# صوم / صيام



## Ibn Nacer

Hello,

صوم شهر رمضان Vs صيام شهر رمضان

Is there a difference between these two expressions? If yes, which?

Is one of them better than the other?

Is it better than the other?

Merci.


----------



## iAnwar

it depends but both are correct! if you use them in sentences I can tell you
صوم
you can use it in a commanding situation. to tell someone do that. it is the imperative form of a verb
صيام
it could be used in the past
hope that help you


----------



## Ibn Nacer

Merci bien.


----------



## akhooha

Both صَوْم and صيام can be used to refer to fasting in general, but صَوْم is  more closely associated with fasting during Ramadan.
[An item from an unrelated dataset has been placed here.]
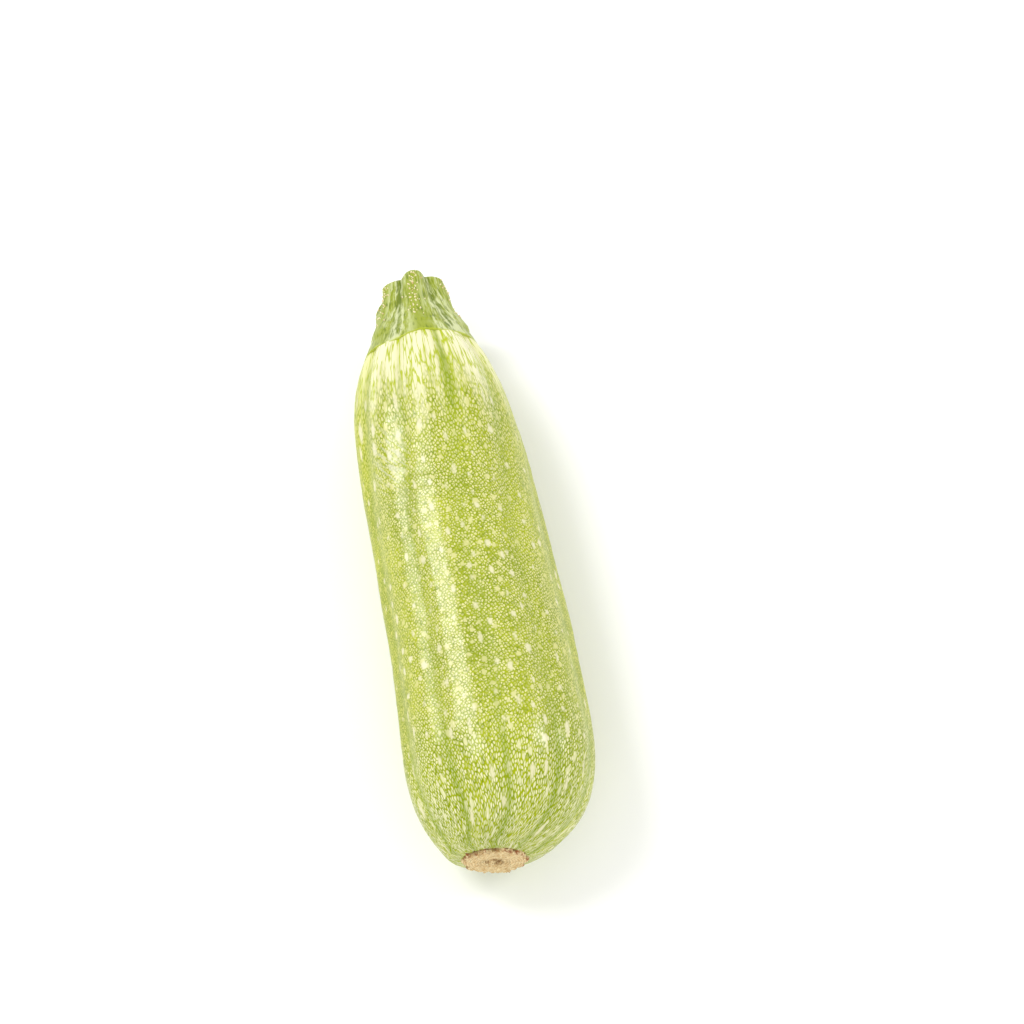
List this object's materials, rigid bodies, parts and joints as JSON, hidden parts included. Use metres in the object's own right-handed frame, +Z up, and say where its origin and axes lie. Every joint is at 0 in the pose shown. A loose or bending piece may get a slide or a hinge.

N.B. صوم is _not_ the imperative form. That would be صُم . And صيام has nothing to do with the past.  Neither one of them is a verb.


----------



## Ibn Nacer

Merci bien.


----------



## Haydari

What is the linguistic difference between Siyaam (الصيام) and Sawm (الصوم) as verbal nouns "abstaining". I'm already aware that Siyaam could also mean the plural adjective form of Saa'im (صائم).


----------



## Drink

I may be wrong, but I thought that صيام is the plural of صوم.


----------



## Jamal31

Drink said:


> I may be wrong, but I thought that صيام is the plural of صوم.


As do I.


----------



## analeeh

I think you are indeed wrong. _Siyaam _and _Sawm_ seem to be used largely synonymously as maSdars of _Saama_ - I don't know if there's a difference in usage, but they're certainly both singular nouns meaning 'fast'.


----------



## Haydari

analeeh said:


> I think you are indeed wrong. _Siyaam _and _Sawm_ seem to be used largely synonymously as maSdars of _Saama_ - I don't know if there's a difference in usage, but they're certainly both singular nouns meaning 'fast'.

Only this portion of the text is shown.